Last year, Amazon “started collecting sales tax in all 45 states that require it“.  And even Amazon may have a “substantial amount of work to do to help its Amazon Marketplace sellers stay compliant.”

However, the decision is new and the ruling is very general.  In conclusion, we do not yet “know if that burden will fall primarily on Amazon or if it will be the responsibility of the sellers.”

More than 50 percent of all sales on the site are conducted via third-party sellers.  Some of these use Amazon for fulfillment.  But otherwise, they operate independent small- to medium-sized businesses.

Etsy and Complications

The Tax Squad at Gavrilov & Co sees the wisdom in a statement by Etsy CEO Josh Silverman.  He said, “While today’s decision is not the one for which we advocated, the Supreme Court did acknowledge the important difference between big internet retailers and the creative entrepreneurs on our platform.”

Like any smart e-commerce retailer, Etsy is concerned about what it sees as “significant complexities in the thousands of state and local sales tax laws.”  They believe that the overruling of Quill means the Supreme Court has challenged Congress to create some laws for small business taxation.  “We believe there is now a call to action for Congress to create a simple, fair federal solution for micro-businesses,” Silverman added.

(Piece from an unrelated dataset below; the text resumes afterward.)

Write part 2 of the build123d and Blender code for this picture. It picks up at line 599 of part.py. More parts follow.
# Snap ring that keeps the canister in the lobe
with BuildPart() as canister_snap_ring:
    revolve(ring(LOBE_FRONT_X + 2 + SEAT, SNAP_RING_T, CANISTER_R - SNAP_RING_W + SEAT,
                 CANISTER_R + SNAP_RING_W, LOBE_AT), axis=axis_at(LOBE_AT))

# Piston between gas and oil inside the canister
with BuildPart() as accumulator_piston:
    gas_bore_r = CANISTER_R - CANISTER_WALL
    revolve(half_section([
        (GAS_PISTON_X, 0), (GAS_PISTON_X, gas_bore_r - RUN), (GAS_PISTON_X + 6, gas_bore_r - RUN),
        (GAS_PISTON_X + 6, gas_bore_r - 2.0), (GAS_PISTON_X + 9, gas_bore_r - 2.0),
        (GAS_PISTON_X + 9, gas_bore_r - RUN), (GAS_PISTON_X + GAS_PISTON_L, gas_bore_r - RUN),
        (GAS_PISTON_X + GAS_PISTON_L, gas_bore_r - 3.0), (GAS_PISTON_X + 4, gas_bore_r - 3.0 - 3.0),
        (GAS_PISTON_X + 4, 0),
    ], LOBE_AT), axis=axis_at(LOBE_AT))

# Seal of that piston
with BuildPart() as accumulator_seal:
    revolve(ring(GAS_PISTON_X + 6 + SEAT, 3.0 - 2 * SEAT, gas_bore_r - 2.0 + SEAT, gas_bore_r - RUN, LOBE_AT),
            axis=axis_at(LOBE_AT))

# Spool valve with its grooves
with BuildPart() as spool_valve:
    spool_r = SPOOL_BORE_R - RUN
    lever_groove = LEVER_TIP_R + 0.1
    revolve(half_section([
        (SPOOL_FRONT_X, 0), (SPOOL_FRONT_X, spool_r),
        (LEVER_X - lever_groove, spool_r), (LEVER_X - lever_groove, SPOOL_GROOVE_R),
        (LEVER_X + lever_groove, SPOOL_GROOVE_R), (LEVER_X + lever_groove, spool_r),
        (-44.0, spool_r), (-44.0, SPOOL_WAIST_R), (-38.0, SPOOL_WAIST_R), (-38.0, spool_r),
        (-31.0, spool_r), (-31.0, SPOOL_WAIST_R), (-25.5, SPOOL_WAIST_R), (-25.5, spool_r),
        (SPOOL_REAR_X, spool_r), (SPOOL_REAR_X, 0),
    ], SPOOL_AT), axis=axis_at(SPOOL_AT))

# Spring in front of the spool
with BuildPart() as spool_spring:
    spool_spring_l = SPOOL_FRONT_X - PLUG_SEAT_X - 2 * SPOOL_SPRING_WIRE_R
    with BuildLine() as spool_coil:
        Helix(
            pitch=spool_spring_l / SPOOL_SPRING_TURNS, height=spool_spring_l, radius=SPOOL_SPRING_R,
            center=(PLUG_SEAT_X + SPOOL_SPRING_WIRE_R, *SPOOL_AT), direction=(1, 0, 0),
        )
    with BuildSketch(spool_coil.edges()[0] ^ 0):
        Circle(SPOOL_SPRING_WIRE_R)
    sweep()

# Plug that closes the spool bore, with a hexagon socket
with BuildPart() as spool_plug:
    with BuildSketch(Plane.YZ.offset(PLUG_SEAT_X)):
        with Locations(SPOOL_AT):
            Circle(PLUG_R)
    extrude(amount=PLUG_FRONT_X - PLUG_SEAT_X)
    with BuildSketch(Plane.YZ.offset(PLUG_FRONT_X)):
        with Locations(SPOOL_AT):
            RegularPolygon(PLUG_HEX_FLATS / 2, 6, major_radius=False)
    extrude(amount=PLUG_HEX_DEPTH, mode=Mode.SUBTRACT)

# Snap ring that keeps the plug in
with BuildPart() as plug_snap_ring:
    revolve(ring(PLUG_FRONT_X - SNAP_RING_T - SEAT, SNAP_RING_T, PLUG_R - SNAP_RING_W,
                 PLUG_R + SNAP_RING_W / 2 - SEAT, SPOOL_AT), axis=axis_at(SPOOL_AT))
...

Obviously, this decision has roused some sleeping entrepreneurial giants.  And it shook some small e-commerce businesses.

At Gavrilov and Co, we can only hope that if you are buying and selling online, you will utilize the protection of a scrupulous accountant who will keep you aware of taxation costs at every level.

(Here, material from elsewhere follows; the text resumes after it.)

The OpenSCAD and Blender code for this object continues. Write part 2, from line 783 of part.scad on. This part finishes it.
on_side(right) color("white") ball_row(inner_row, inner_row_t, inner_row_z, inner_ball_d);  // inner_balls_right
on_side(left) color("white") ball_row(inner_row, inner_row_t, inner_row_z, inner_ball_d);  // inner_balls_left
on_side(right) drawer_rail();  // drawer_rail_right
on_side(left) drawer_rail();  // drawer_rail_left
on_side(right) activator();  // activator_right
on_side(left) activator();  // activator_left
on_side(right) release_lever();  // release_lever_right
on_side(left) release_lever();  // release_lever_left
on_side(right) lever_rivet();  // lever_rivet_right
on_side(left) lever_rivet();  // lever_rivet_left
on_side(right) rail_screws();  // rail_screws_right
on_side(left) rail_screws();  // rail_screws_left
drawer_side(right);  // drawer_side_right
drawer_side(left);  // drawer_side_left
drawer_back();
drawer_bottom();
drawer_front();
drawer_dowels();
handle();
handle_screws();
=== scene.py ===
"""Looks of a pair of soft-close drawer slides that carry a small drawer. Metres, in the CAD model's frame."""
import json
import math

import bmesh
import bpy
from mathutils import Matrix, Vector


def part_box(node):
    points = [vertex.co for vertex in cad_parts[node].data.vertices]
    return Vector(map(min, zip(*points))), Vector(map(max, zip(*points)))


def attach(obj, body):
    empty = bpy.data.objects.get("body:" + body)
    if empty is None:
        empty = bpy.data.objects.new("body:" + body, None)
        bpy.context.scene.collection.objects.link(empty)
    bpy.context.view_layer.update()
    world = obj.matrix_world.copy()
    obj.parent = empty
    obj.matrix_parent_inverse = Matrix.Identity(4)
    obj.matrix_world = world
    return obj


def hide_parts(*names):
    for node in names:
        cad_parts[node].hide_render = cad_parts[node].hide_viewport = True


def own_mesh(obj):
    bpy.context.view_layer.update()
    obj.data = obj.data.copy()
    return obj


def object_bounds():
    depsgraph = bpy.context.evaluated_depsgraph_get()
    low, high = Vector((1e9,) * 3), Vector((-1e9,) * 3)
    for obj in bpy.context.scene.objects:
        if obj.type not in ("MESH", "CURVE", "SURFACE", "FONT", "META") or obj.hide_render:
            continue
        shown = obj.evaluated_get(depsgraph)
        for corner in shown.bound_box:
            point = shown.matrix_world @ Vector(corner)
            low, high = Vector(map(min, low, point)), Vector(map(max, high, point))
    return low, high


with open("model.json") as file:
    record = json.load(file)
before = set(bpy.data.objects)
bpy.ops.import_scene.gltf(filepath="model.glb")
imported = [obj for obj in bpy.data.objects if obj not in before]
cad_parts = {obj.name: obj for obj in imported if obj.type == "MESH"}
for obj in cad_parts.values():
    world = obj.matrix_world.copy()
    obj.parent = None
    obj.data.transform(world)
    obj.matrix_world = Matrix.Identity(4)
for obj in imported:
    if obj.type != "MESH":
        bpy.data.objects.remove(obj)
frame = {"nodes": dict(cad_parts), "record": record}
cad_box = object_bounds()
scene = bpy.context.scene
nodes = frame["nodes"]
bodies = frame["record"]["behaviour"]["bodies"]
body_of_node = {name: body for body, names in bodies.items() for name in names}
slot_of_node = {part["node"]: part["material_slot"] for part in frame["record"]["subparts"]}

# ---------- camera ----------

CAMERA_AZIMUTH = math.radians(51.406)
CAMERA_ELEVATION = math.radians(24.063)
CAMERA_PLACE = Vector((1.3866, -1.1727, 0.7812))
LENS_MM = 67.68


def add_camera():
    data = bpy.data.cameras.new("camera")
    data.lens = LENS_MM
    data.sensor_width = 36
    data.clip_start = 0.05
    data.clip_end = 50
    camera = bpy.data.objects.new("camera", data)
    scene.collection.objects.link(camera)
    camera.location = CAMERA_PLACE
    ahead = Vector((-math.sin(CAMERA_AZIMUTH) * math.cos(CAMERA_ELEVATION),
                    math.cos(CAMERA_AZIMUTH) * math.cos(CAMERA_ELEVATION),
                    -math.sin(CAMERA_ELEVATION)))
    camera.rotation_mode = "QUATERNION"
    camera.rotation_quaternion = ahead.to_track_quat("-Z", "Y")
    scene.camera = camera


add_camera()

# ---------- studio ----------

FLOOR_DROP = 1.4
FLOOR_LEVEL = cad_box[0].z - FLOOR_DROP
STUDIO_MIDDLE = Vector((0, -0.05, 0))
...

Paying taxes for online shopping may seem a little strange for awhile. But the states will have more money to operate.
Shopping has Changed and Will Never be Quite the Same.

Keep this in mind as you make purchases for your Independence Day Getaway or your Fourth of July Celebrations.  Meanwhile, we at Gavrilov & Co will keep you appraised of any new developments in the rapidly-evolving world of e-commerce business, taxes and laws.